Form 47 is commonly used for notification of the creation of a charge. However, where a company acquires property subject to an existing charge, a form 47B must be used. The relevant form must always be accompanied by the document creating the charge. If a company creates certain types of charges it must register particulars of the charge within one calendar month from the date of creation. Failure to deliver the charge within the time prescribed will result in the company having to petition the Court for an order directing that the charge be filed. Where a charge is created within the Isle of Man, the original charge document must be presented with the relevant statutory form. If the charge is created outside the Island, a certified copy of the charge document will suffice. This can be certified by anyone having an interest in the charge (including the solicitors or advocates), but not the company itself unless it does so under the company seal. See section 4 of the Companies (Forms) Order 1932 for further details.

From 1st November 2004 details of further particulars which supplement or vary the particulars of a registered charge may be forwarded to the Commission on a Form 47C, 8AF or L206 depending on the type of company involved. You do not have to do this, and if you do, ,there is no time limit within which it must be done . However, any interested person may update the public record if they so wish.

See also - PN7/2014, Company Charges and Mortgages

Memorandum of Satisfaction

Filing Period: None specified. Only effective from the date of delivery.

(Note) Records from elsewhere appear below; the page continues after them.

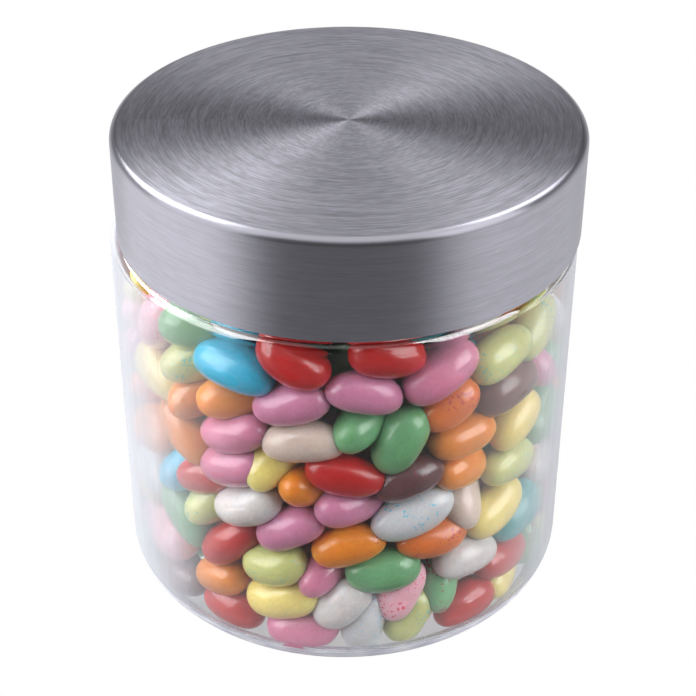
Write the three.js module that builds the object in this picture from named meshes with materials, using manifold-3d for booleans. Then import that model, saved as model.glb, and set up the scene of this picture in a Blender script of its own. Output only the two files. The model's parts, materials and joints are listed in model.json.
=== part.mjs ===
// A clear round jar with a brushed steel lid, full of jelly beans.
// Millimetres, +Z up. The origin is the centre of the jar's flat foot.

import * as THREE from 'three';
import { mergeVertices } from 'three/addons/utils/BufferGeometryUtils.js';
import Module from 'manifold-3d';

// Driving dimensions
const TOTAL_HEIGHT = 109.0;

const JAR = {
  radius: 50.5,
  wall: 1.2,
  floor: 2.2,
  heelRound: 7.0,
  innerHeelRound: 5.0,
  shoulderStart: 83.4,
  shoulderRound: 2.4,
  neckRadius: 47.6,
  neckFillet: 0.5,
};

const LID = {
  radius: 50.0,
  height: 22.8,
  sheet: 0.8,
  edgeRound: 1.9,
  shift: 1.0,
};

const BEAN = {
  length: 16.4,
  width: 9.8,
  thickness: 9.2,
  sides: 5,
  bands: 4,
};

const HEAP = {
  coreRadius: 41.4,
  coreFoot: 6.8,
  coreTop: 86.0,
  top: 93.0,
  rows: 11,
  beansPerRow: 15,
  passes: 60,
  seed: 20,
};

const CLEARANCE = 0.3;
const BEAN_CLEARANCE = 0.5;
const ROUND_SIDES = 48;
const CORE_SIDES = 20;
const DEGREE = Math.PI / 180;

// Sizes that follow from the driving ones
const innerRadius = JAR.radius - JAR.wall;
const innerNeckRadius = JAR.neckRadius - JAR.wall;
const rimTop = TOTAL_HEIGHT - LID.sheet - CLEARANCE;
const sagitta = 1 - Math.cos(Math.PI / ROUND_SIDES);

// Library that joins closed meshes
const wasm = await Module();
wasm.setup();

function toManifold(geometry) {
  const bare = geometry.clone();
  bare.deleteAttribute('normal');
  bare.deleteAttribute('uv');
  const merged = mergeVertices(bare, 1e-5);
  const mesh = new wasm.Mesh({
    numProp: 3,
    vertProperties: new Float32Array(merged.attributes.position.array),
    triVerts: new Uint32Array(merged.index.array),
  });
  return new wasm.Manifold(mesh);
}

function toGeometry(manifold) {
  const mesh = manifold.getMesh();
  const geometry = new THREE.BufferGeometry();
  geometry.setAttribute('position', new THREE.BufferAttribute(mesh.vertProperties, 3));
  geometry.setIndex(new THREE.BufferAttribute(mesh.triVerts, 1));
  geometry.computeVertexNormals();
  return geometry;
}

// Points of an arc, in the plane of radius and height, with the angle measured from outward
function arc(centreR, centreZ, radius, fromDegrees, toDegrees, steps) {
  const points = [];
  for (let i = 0; i <= steps; i += 1) {
    const angle = (fromDegrees + ((toDegrees - fromDegrees) * i) / steps) * DEGREE;
    points.push([centreR + radius * Math.cos(angle), centreZ + radius * Math.sin(angle)]);
  }
  return points;
}

// A turned solid about +Z from a profile of [radius, height] pairs, going up outside and down inside
function turned(profile, sides) {
  const points = profile.map(([r, z]) => new THREE.Vector2(Math.max(r, 0), z));
  const geometry = new THREE.LatheGeometry(points, sides);
  geometry.rotateX(Math.PI / 2);
  return geometry;
}

// The jar: flat foot, round heel, straight wall, small round shoulder and a plain neck
function jarGeometry() {
  const { radius, wall, floor, heelRound, innerHeelRound } = JAR;
  const { shoulderStart, shoulderRound, neckRadius, neckFillet } = JAR;
  const shoulderCentre = radius - shoulderRound;
  const shoulderTop = shoulderStart + shoulderRound;
  const filletTop = shoulderTop + neckFillet;
  const lipRound = wall / 2;
  const innerFillet = shoulderCentre - innerNeckRadius;
  return turned([
    [0, 0],
    ...arc(radius - heelRound, heelRound, heelRound, -90, 0, 5),
    ...arc(shoulderCentre, shoulderStart, shoulderRound, 0, 90, 3),
    ...arc(neckRadius + neckFillet, filletTop, neckFillet, 270, 180, 1),
    ...arc(neckRadius - lipRound, rimTop - lipRound, lipRound, 0, 180, 2),
    ...arc(shoulderCentre, shoulderTop - wall + innerFillet, innerFillet, 180, 270, 2),
    ...arc(shoulderCentre, shoulderStart, shoulderRound - wall, 90, 0, 2),
    ...arc(innerRadius - innerHeelRound, floor + innerHeelRound, innerHeelRound, 0, -90, 3),
    [0, floor],
  ], ROUND_SIDES);
}

// The lid: one deep cap of sheet steel with a rolled upper edge
function lidGeometry() {
  const { radius, height, sheet, edgeRound } = LID;
  const foot = TOTAL_HEIGHT - height;
  const edgeCentre = radius - edgeRound;
  return turned([
    [0, TOTAL_HEIGHT - sheet],
    ...arc(edgeCentre, TOTAL_HEIGHT - edgeRound, edgeRound - sheet, 90, 0, 2),
    [radius - sheet, foot],
    [radius, foot],
    ...arc(edgeCentre, TOTAL_HEIGHT - edgeRound, edgeRound, 0, 90, 4),
    [0, TOTAL_HEIGHT],
  ], ROUND_SIDES);
}

// Repeatable random numbers from 0 to 1
function randomSource(seed) {
  let state = seed;
  return () => {
    state = (state * 1664525 + 1013904223) % 4294967296;
    return state / 4294967296;
  };
}

// One bean, long along X, thin along Y and wide along Z
function beanGeometry() {
  const geometry = new THREE.SphereGeometry(0.5, BEAN.sides, BEAN.bands);
  geometry.rotateZ(-Math.PI / 2);
  geometry.scale(BEAN.length, BEAN.thickness, BEAN.width);
  return geometry;
}

// A bean settles as three balls in a row: one at each end and one in the middle
const ballRadius = BEAN.width / 2;
const halfSpan = BEAN.length / 2 - ballRadius;
const along = [0, 0.5, 1];
const lowest = JAR.floor + BEAN_CLEARANCE + ballRadius;

// The furthest that a ball's centre may lie from the axis at a height, less under the shoulder
function wallLimit(height) {
  const inBody = innerRadius * (1 - sagitta) - BEAN_CLEARANCE - ballRadius;
  const inNeck = innerNeckRadius * (1 - sagitta) - BEAN_CLEARANCE - ballRadius;
  const rise = (height - (JAR.shoulderStart - ballRadius)) / ballRadius;
  return THREE.MathUtils.lerp(inBody, inNeck, THREE.MathUtils.clamp(rise, 0, 1));
}

function keepBetween(point, nearest, furthest, bottom, top) {
  const away = Math.hypot(point.x, point.y);
  const scale = THREE.MathUtils.clamp(away, nearest, furthest) / away;
  const height = THREE.MathUtils.clamp(point.z, bottom, top);
  point.set(point.x * scale, point.y * scale, height);
}

// Each layer of beans that shows is a place that its balls may not leave
const layers = {
  wall: (p) => keepBetween(p, wallLimit(p.z) - 1.2, wallLimit(p.z), lowest, HEAP.top - ballRadius),
  floor: (p) => keepBetween(p, 0.1, 33, lowest, lowest),
  top: (p) => keepBetween(p, 0.1, 31, HEAP.coreTop, HEAP.top - ballRadius),
};

// Beans start in even rings with a random lean
function scatteredBeans() {
  const random = randomSource(HEAP.seed);
  const spread = (amount) => (random() * 2 - 1) * amount;
  const beans = [];
  const ring = (layer, count, away, height, phase) => {
    for (let i = 0; i < count; i += 1) {
      const turn = ((i + phase + spread(0.35)) / count) * 2 * Math.PI;
      const lean = layer === 'wall' ? spread(80 * DEGREE) : 0;
      const centre = new THREE.Vector3(away * Math.cos(turn), away * Math.sin(turn), height + spread(2));
      const level = new THREE.Vector3(-Math.sin(turn), Math.cos(turn), 0);
      const offset = level.multiplyScalar(Math.cos(lean) * halfSpan);
      offset.z = Math.sin(lean) * halfSpan;
      beans.push({ layer, a: centre.clone().sub(offset), b: centre.clone().add(offset) });
    }
  };
  const rowStep = (HEAP.top - ballRadius - lowest) / (HEAP.rows - 1);
  for (let row = 0; row < HEAP.rows; row += 1) {
    const height = lowest + row * rowStep;
    ring('wall', HEAP.beansPerRow, wallLimit(height), height, (row % 2) / 2);
  }
  ring('floor', 10, 30, lowest, 0);
  ring('floor', 5, 17, lowest, 0);
  ring('top', 8, 27, HEAP.top, 0);
  ring('top', 4, 13, HEAP.top, 0);
  return beans;
}

function pointAlong(bean, step) {
  return new THREE.Vector3().lerpVectors(bean.a, bean.b, step);
}

// Pushes two beans apart wherever their balls overlap
function separate(one, other) {
  const gap = new THREE.Vector3();
  for (const s of along) {
    for (const t of along) {
      gap.subVectors(pointAlong(one, s), pointAlong(other, t));
      const overlap = 2 * ballRadius - gap.length();
      if (overlap > 0) {
        gap.setLength(overlap / 2);
        one.a.addScaledVector(gap, 1 - s);
        one.b.addScaledVector(gap, s);
        other.a.addScaledVector(gap, t - 1);
        other.b.addScaledVector(gap, -t);
      }
    }
  }
}

// Brings both ends back into the layer, then makes the bean its own length again
function keepShape(bean) {
  layers[bean.layer](bean.a);
  layers[bean.layer](bean.b);
  const centre = pointAlong(bean, 0.5);
  const offset = bean.b.clone().sub(centre).setLength(halfSpan);
  bean.a.copy(centre).sub(offset);
  bean.b.copy(centre).add(offset);
}

// Lets the beans find room, pass by pass, without leaving their layer or changing length
function settledBeans() {
  const beans = scatteredBeans();
  for (let pass = 0; pass < HEAP.passes; pass += 1) {
    for (let i = 0; i < beans.length; i += 1) {
      for (let j = i + 1; j < beans.length; j += 1) {
        separate(beans[i], beans[j]);
      }
    }
    for (const bean of beans) {
      keepShape(bean);
      keepShape(bean);
    }
  }
  return beans;
}

// The bean's own axes: long between its ends, thin towards the wall, or up on the floor and top
function beanMatrix({ layer, a, b }) {
  const centre = new THREE.Vector3().lerpVectors(a, b, 0.5);
  const long = b.clone().sub(a).normalize();
  const facing = layer === 'wall' ? centre.clone().setZ(0) : new THREE.Vector3(0, 0, 1);
  const thin = facing.addScaledVector(long, -facing.dot(long)).normalize();
  const wide = long.clone().cross(thin);
  return new THREE.Matrix4().makeBasis(long, thin, wide).setPosition(centre);
}

// The heap: a plain core with the beans fused on; closed pockets between them are filled
function heapGeometry() {
  const { coreRadius, coreFoot, coreTop } = HEAP;
  const core = turned([
    [0, coreFoot],
    [coreRadius, coreFoot],
    [coreRadius, JAR.shoulderStart - ballRadius],
    [coreRadius - 3, coreTop],
    [0, coreTop],
  ], CORE_SIDES);
  const bean = beanGeometry();
  let heap = toManifold(core);
  for (const settled of settledBeans()) {
    heap = heap.add(toManifold(bean.clone().applyMatrix4(beanMatrix(settled))));
  }
  const shells = heap.decompose();
  shells.sort((a, b) => b.volume() - a.volume());
  return toGeometry(shells[0]);
}

const clearGlass = new THREE.MeshStandardMaterial({
  color: 0xf2f6f8,
  roughness: 0.04,
  metalness: 0.0,
  transparent: true,
  opacity: 0.3,
});

const brushedSteel = new THREE.MeshStandardMaterial({
  color: 0xb9b9c0,
  roughness: 0.35,
  metalness: 1.0,
});

const sugarShell = new THREE.MeshStandardMaterial({
  color: 0xe3796f,
  roughness: 0.28,
  metalness: 0.0,
});

const jar = new THREE.Mesh(jarGeometry(), clearGlass);
jar.name = 'jar_glass';

const heap = new THREE.Mesh(heapGeometry(), sugarShell);
heap.name = 'jelly_beans';

// The lid sits a little to one side on the rim
const lid = new THREE.Mesh(lidGeometry(), brushedSteel);
lid.name = 'lid';
lid.position.x = LID.shift;

const filledJar = new THREE.Group();
filledJar.add(jar, heap, lid);

export default filledJar;
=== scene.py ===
"""The looks of a jar of jelly beans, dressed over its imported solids.

The clear jar, the brushed steel lid and the beans are built at real size. The beans that the front
shows lie where they do in the real jar, and every other one is packed round them by a seeded
settling.
"""

import json
import logging
import math
from dataclasses import dataclass
from enum import Enum
from typing import Any, NamedTuple

import bpy
import numpy as np
from mathutils import Matrix, Vector

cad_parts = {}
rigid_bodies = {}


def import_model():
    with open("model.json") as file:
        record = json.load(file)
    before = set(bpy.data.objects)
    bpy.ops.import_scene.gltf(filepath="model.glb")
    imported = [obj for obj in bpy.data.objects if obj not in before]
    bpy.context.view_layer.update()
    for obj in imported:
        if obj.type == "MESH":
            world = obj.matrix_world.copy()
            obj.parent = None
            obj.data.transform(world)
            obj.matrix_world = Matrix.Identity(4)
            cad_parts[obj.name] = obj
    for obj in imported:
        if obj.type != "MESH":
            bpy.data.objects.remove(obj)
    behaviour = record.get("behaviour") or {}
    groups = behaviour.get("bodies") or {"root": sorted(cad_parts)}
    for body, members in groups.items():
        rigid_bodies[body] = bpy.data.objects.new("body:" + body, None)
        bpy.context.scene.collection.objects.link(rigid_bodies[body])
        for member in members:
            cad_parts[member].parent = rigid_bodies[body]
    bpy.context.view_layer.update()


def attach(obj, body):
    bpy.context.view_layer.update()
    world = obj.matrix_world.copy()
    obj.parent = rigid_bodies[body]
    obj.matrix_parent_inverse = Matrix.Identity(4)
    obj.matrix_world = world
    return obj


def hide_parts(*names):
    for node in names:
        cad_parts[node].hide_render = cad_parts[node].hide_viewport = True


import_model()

log = logging.getLogger("jelly_bean_jar")

MM = 0.001
TINY = 1e-6
TINY_SQUARE = 1e-8
BODY = "root"

# Where a Mix node of colours has its inputs and its result.
MIX_SHARE, MIX_FIRST, MIX_SECOND, MIX_RESULT = 0, 6, 7, 2

Colour = tuple[float, float, float]
Span = tuple[float, float]
Profile = list[tuple[float, float]]


def tone(code: str) -> Colour:
    """Turns a display colour into the linear one that shaders use.

    Args:
        code: Six hexadecimal digits, red, green and blue.

    Returns:
        Linear red, green and blue from 0 to 1.
    """
    channels = [int(code[i : i + 2], 16) / 255 for i in (0, 2, 4)]
    linear = [c / 12.92 if c <= 0.04045 else ((c + 0.055) / 1.055) ** 2.4 for c in channels]
    return (linear[0], linear[1], linear[2])


def shaded(colour: Colour, factor: float, lift: float = 0.0) -> Colour:
    """Multiplies each channel of a colour by a factor and adds a lift, up to white."""
    red, green, blue = (min(1.0, channel * factor + lift) for channel in colour)
    return (red, green, blue)


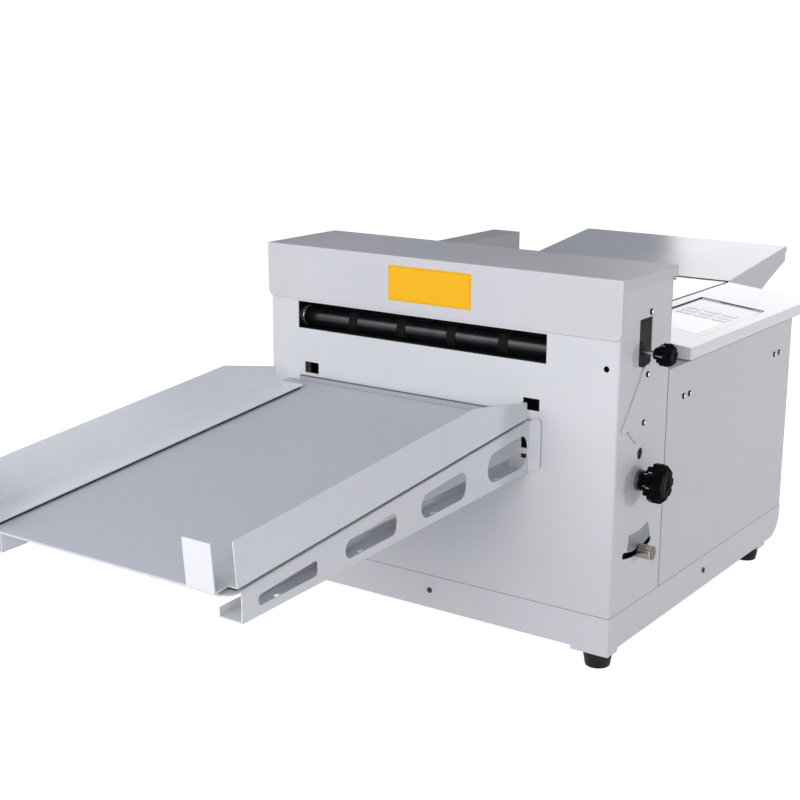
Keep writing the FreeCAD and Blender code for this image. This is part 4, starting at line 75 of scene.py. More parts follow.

Once a mortgage has been paid in full or is partially satisfied, a Memorandum of Satisfaction should be submitted. It must be signed and declared by 2 directors or by a director and secretary of the company. These cannot be the same person. If the charge is over Manx property and the original charge document has been lodged with and recorded by the Deeds Registry, a receipt to cancel should already have been prepared and lodged with the Registrar of Deeds. If the charge is not recorded in the Deeds Registry (if, for example, it was secured on non-Manx property) then a separate proof of discharge will be required, usually from the lender.